Everything mentioned above is theoretically true and looks fine and shiny. But in the reality, it is somewhat different. Mostly because of the high level of responsibility transferred to programmers and sometimes having no clues what’s going on under the hood. On the other hand, it is very challenging to compete with the highly optimized drivers developed by men knowing what exactly happens in their hardware and spending years to squeeze the performance. Of course, they have to do it for the general case and some clever implementation may squeeze a bit more performance for the particular one. In order to shed some light on “opened questions” and try to reveal some implementation specifics.
Let’s start with the vertex post transform cache…
A temporary memory block used for output and shared variables is limited to 16kB. Its size actually depends on max values defined in layout qualifier (max_vertices, max_primitives), type of primitives being generated, additional per-vertex and per-primitive output variables, as well as shared variables. It is quite clear and acceptable. It seems that the max_vertices is limited to 256 only for the reason to store that count in a single uint_8 value. A triangle count for the 256-ver quadratic mesh is 450, so the next higher suitable value for the primitive count is 512. (And, yes, there is a story of 126-primitive-entry blocks for indices, but that’s currently out of the scope and should limit the primitive count to 504.) Apart from this, I cannot imagine the reason for the previous limitations. The real reason could be the proper size of the vertex post transform cache and the limiting size of a meshlet to fit in the cache. On the other hand, presentations and blogs mention proper vertex packing for better cache utilization, which implies that the vertex post transform cache (and primitive assembly stage) is decoupled from the mesh shaders.
I needed to write the whole previous paragraph just to ask a question: What happens when a cache miss occurs?
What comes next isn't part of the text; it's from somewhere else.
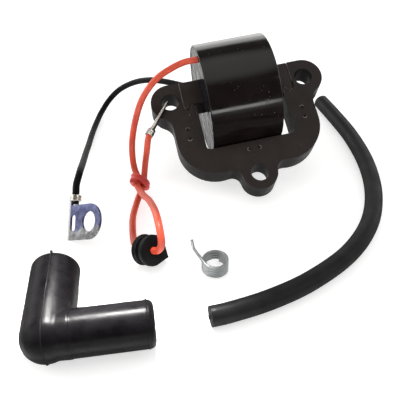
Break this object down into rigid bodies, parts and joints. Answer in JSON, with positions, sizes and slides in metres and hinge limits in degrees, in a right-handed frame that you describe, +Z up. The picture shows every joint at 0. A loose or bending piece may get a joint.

Answer to this question may reveal what might cause a performance loss. The vertex shaders are also batched into warp-size groups (that meshlet should correspond to), but maybe they can be reorganized in the case of a cache miss and rebatched just needed ones. Meshlet is a much heavier vehicle to restart.
The other question is related to the maximum number of vertices per meshlet: Why it is not confined to the cache size if mesh shader temporary memory is not used as a cache?
One of the benefits, according to the existing blogs and presentations, is using distributed dispatcher – the task shader. Both instancing and indirect drawing serialize primitive dispatch. Each task shader may spawn multiple mesh shader workgroups removing one possible bottleneck. That leads to the third question*: Does glDrawMeshTasksNV() suffers from the same syndrome (“serialized dispatcher”) if there is no task shader, since dispatching is done through the single point from the API?*
The answer to a previous question may lead to the answer of the following one: Does “tree expanding” (spawning more than a single mesh workgroup per a task workgroup) boost performance? It probably depends on many factors. Task shaders come with a certain price. This question assumes that their purpose is only to spawn mesh shaders.
The last question is not related to the mesh shaders directly, but serves to estimate the impact of the SSBO access to mesh shader performance. Is there any extension that enables glBindBufferRange() usage with offset granularity finer than 16 bytes? std430 layout allows direct access to all data, but offset aligned with 16B prevents me to emulate the full functionality of the mesh shader (in my application) with instancing and SSBO (instead of attributes and devisor). The usage of UBO might improve performance, because SSBO is a more general concept, but the limited size and inability to support arrays of arbitrary length make them inappropriate.
These are certainly not all the questions that bother me these days, but the current post is already long enough. In order to give some chance to get any answer (a allow skipping all previous text), I’ll repeat questions at the end.
- What happens with mesh shaders when vertex post transform cache miss occurs?
- Why the max_vertices value is not confined to the cache size if mesh shader temporary memory is not used as a cache?
- Does glDrawMeshTasksNV() suffer from the syndrome of “serialized dispatcher” if there is no task shader, since dispatching is done through the single point from the API?
- Does “tree expanding” (spawning more than a single mesh workgroup per task workgroup) boost performance?
- Is there any extension that enables glBindBufferRange() usage with offset granularity finer than 16 bytes? (Not a mesh shader related-question.)